**SUPPLIED DATA**
________________________________________

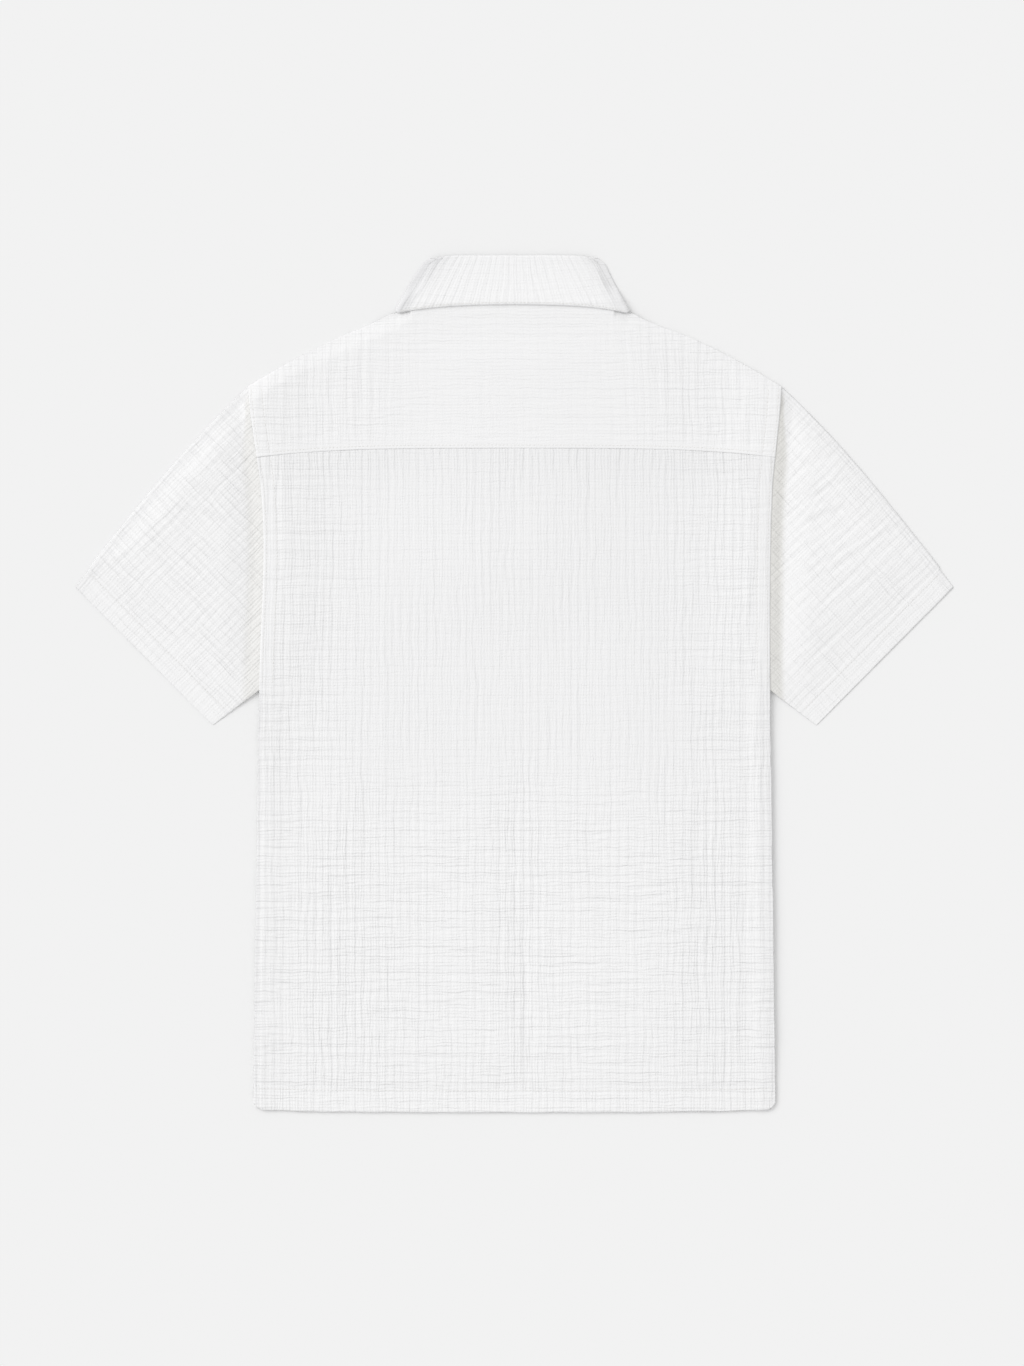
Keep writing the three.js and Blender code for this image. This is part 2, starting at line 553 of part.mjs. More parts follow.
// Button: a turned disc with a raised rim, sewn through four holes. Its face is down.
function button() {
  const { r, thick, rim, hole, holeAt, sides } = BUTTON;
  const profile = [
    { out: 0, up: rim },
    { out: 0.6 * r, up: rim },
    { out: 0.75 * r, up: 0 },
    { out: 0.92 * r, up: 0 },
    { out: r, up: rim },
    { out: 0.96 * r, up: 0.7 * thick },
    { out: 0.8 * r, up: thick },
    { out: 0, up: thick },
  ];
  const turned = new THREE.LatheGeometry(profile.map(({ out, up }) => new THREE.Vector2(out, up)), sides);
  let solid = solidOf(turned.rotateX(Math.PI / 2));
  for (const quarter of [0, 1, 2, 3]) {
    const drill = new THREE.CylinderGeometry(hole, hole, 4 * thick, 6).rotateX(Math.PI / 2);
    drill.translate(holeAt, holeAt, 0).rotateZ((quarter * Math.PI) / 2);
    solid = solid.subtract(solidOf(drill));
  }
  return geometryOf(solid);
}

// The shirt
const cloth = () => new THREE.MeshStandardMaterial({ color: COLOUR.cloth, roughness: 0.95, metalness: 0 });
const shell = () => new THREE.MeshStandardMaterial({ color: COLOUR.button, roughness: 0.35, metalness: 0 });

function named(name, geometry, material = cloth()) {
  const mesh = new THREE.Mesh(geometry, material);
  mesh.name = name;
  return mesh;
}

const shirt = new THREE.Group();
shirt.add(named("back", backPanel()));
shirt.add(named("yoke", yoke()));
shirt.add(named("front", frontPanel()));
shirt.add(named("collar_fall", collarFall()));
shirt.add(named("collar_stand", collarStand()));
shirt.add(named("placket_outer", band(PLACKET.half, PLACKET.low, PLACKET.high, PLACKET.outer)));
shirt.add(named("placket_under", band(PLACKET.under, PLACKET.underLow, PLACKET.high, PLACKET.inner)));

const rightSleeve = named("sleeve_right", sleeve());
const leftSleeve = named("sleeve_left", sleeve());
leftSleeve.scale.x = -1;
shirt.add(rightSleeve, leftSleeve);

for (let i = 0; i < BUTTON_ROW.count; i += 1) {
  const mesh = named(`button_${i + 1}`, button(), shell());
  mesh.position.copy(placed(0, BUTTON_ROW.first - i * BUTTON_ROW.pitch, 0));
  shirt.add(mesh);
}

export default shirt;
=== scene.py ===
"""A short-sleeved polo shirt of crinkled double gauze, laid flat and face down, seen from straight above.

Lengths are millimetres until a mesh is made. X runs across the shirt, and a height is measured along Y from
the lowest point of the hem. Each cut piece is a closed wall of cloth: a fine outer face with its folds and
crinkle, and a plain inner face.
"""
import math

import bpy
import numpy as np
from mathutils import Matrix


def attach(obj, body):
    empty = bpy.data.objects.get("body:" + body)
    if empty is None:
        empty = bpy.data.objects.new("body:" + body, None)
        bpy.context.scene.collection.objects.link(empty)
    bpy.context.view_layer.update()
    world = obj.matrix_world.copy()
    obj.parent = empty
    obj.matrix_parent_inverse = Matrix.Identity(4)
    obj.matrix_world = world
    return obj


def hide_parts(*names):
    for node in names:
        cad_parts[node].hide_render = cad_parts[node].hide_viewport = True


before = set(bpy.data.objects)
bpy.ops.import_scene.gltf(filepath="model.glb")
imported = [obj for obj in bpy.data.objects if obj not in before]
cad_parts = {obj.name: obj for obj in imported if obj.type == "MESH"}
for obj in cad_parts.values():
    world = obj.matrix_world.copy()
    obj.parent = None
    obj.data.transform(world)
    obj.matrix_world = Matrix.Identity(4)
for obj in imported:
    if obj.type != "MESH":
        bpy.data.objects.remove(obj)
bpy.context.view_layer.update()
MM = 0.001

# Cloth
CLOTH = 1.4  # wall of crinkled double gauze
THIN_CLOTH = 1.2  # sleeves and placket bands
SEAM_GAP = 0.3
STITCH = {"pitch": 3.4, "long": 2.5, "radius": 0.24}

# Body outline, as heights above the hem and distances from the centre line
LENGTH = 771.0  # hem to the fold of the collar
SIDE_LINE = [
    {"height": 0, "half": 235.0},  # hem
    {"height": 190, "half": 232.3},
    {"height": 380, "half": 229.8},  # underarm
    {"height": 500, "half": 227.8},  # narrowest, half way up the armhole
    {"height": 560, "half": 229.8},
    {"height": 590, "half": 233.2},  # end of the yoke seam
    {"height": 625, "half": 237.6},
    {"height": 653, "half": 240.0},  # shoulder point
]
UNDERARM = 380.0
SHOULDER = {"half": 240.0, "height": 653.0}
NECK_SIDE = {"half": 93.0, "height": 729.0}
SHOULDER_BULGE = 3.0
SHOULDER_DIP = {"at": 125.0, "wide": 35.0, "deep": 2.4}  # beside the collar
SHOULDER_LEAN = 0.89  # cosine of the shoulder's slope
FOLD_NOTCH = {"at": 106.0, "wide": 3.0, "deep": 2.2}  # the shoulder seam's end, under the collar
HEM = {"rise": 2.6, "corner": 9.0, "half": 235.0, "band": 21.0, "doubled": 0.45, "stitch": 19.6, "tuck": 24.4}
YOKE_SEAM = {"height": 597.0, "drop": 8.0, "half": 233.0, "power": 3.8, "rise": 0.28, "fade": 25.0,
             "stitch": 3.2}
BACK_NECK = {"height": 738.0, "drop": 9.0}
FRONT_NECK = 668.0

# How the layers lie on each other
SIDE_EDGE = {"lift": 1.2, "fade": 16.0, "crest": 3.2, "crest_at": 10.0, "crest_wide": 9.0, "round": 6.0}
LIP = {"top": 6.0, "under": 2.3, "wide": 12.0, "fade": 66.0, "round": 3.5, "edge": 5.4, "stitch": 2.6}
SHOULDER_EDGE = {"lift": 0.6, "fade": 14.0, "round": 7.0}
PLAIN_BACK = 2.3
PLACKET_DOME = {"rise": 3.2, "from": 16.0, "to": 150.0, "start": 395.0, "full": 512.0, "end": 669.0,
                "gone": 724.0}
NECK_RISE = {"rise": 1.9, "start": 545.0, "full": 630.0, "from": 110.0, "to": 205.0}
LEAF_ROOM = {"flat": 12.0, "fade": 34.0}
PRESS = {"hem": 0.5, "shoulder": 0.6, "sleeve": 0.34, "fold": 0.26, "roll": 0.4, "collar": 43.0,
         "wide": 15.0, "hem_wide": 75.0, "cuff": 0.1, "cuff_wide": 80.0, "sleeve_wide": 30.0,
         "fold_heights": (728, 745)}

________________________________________

**REQUEST**
Output exactly one stretch of the listing: from the line containing "const shirt = new THREE.Group();" through the line containing "obj.data.transform(world)", both end lines included.

**RESULT OF THIS TASK**
const shirt = new THREE.Group();
shirt.add(named("back", backPanel()));
shirt.add(named("yoke", yoke()));
shirt.add(named("front", frontPanel()));
shirt.add(named("collar_fall", collarFall()));
shirt.add(named("collar_stand", collarStand()));
shirt.add(named("placket_outer", band(PLACKET.half, PLACKET.low, PLACKET.high, PLACKET.outer)));
shirt.add(named("placket_under", band(PLACKET.under, PLACKET.underLow, PLACKET.high, PLACKET.inner)));

const rightSleeve = named("sleeve_right", sleeve());
const leftSleeve = named("sleeve_left", sleeve());
leftSleeve.scale.x = -1;
shirt.add(rightSleeve, leftSleeve);

for (let i = 0; i < BUTTON_ROW.count; i += 1) {
  const mesh = named(`button_${i + 1}`, button(), shell());
  mesh.position.copy(placed(0, BUTTON_ROW.first - i * BUTTON_ROW.pitch, 0));
  shirt.add(mesh);
}

export default shirt;
=== scene.py ===
"""A short-sleeved polo shirt of crinkled double gauze, laid flat and face down, seen from straight above.

Lengths are millimetres until a mesh is made. X runs across the shirt, and a height is measured along Y from
the lowest point of the hem. Each cut piece is a closed wall of cloth: a fine outer face with its folds and
crinkle, and a plain inner face.
"""
import math

import bpy
import numpy as np
from mathutils import Matrix


def attach(obj, body):
    empty = bpy.data.objects.get("body:" + body)
    if empty is None:
        empty = bpy.data.objects.new("body:" + body, None)
        bpy.context.scene.collection.objects.link(empty)
    bpy.context.view_layer.update()
    world = obj.matrix_world.copy()
    obj.parent = empty
    obj.matrix_parent_inverse = Matrix.Identity(4)
    obj.matrix_world = world
    return obj


def hide_parts(*names):
    for node in names:
        cad_parts[node].hide_render = cad_parts[node].hide_viewport = True


before = set(bpy.data.objects)
bpy.ops.import_scene.gltf(filepath="model.glb")
imported = [obj for obj in bpy.data.objects if obj not in before]
cad_parts = {obj.name: obj for obj in imported if obj.type == "MESH"}
for obj in cad_parts.values():
    world = obj.matrix_world.copy()
    obj.parent = None
    obj.data.transform(world)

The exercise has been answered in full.